Set down exactly the lines from the one containing "about the origin" through the end of the records below, both included, and nothing else.

## Material for the task
########################################
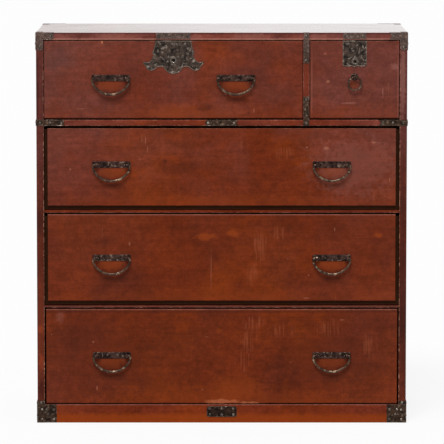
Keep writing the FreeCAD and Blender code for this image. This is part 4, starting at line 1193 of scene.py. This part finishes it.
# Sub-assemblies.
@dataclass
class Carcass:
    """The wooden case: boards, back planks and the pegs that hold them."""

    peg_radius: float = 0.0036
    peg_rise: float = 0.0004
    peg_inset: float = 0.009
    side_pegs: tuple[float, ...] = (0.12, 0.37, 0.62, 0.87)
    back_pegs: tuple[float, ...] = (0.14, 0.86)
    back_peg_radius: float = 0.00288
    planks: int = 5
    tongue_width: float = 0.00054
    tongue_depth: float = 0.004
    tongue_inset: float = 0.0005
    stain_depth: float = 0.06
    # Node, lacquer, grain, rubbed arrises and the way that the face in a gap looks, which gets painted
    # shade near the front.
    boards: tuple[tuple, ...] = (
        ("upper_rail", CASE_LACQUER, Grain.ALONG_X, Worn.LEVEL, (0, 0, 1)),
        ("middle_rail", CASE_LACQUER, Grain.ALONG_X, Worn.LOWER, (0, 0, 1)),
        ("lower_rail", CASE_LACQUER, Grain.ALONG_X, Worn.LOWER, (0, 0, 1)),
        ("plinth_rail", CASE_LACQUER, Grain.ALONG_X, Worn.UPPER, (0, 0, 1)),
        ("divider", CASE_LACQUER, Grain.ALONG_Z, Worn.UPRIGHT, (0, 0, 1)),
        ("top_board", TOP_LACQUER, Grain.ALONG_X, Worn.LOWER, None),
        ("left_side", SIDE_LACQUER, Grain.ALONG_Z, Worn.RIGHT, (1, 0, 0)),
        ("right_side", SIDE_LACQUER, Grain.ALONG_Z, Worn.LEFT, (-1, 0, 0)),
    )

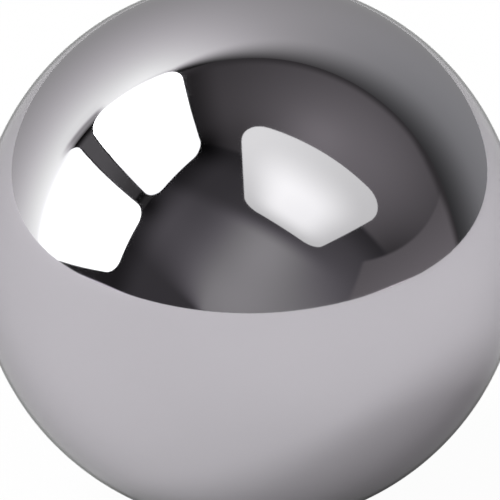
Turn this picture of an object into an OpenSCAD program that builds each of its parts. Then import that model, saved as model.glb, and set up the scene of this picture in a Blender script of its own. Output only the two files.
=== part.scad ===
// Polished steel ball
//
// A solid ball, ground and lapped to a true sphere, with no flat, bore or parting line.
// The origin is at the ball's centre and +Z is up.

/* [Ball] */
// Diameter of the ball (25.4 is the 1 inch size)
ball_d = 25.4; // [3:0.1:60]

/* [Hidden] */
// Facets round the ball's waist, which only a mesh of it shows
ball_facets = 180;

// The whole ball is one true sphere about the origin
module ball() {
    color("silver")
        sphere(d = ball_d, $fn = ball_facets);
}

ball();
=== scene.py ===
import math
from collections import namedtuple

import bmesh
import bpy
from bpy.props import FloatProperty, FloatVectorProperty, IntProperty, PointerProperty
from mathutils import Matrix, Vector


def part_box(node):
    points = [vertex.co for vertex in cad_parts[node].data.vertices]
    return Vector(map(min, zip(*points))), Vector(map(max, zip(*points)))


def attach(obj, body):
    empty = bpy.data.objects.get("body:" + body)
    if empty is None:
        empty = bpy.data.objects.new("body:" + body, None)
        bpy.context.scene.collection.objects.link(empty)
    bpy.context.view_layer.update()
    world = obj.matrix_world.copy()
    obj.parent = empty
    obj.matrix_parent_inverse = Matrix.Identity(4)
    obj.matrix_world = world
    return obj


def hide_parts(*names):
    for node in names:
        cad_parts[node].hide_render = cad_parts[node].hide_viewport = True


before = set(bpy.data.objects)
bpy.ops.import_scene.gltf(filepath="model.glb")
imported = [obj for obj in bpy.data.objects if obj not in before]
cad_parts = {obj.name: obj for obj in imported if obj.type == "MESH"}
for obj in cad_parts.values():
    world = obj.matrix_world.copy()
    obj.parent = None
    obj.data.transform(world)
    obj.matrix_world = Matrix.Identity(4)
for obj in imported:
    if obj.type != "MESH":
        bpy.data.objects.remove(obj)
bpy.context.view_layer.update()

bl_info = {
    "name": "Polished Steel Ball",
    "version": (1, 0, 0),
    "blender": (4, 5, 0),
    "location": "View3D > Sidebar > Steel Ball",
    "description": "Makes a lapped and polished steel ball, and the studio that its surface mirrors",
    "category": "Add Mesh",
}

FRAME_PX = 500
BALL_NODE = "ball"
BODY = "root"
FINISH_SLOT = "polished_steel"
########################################
## Task solution
// The whole ball is one true sphere about the origin
module ball() {
    color("silver")
        sphere(d = ball_d, $fn = ball_facets);
}

ball();
=== scene.py ===
import math
from collections import namedtuple

import bmesh
import bpy
from bpy.props import FloatProperty, FloatVectorProperty, IntProperty, PointerProperty
from mathutils import Matrix, Vector


def part_box(node):
    points = [vertex.co for vertex in cad_parts[node].data.vertices]
    return Vector(map(min, zip(*points))), Vector(map(max, zip(*points)))


def attach(obj, body):
    empty = bpy.data.objects.get("body:" + body)
    if empty is None:
        empty = bpy.data.objects.new("body:" + body, None)
        bpy.context.scene.collection.objects.link(empty)
    bpy.context.view_layer.update()
    world = obj.matrix_world.copy()
    obj.parent = empty
    obj.matrix_parent_inverse = Matrix.Identity(4)
    obj.matrix_world = world
    return obj


def hide_parts(*names):
    for node in names:
        cad_parts[node].hide_render = cad_parts[node].hide_viewport = True


before = set(bpy.data.objects)
bpy.ops.import_scene.gltf(filepath="model.glb")
imported = [obj for obj in bpy.data.objects if obj not in before]
cad_parts = {obj.name: obj for obj in imported if obj.type == "MESH"}
for obj in cad_parts.values():
    world = obj.matrix_world.copy()
    obj.parent = None
    obj.data.transform(world)
    obj.matrix_world = Matrix.Identity(4)
for obj in imported:
    if obj.type != "MESH":
        bpy.data.objects.remove(obj)
bpy.context.view_layer.update()

bl_info = {
    "name": "Polished Steel Ball",
    "version": (1, 0, 0),
    "blender": (4, 5, 0),
    "location": "View3D > Sidebar > Steel Ball",
    "description": "Makes a lapped and polished steel ball, and the studio that its surface mirrors",
    "category": "Add Mesh",
}

FRAME_PX = 500
BALL_NODE = "ball"
BODY = "root"
FINISH_SLOT = "polished_steel"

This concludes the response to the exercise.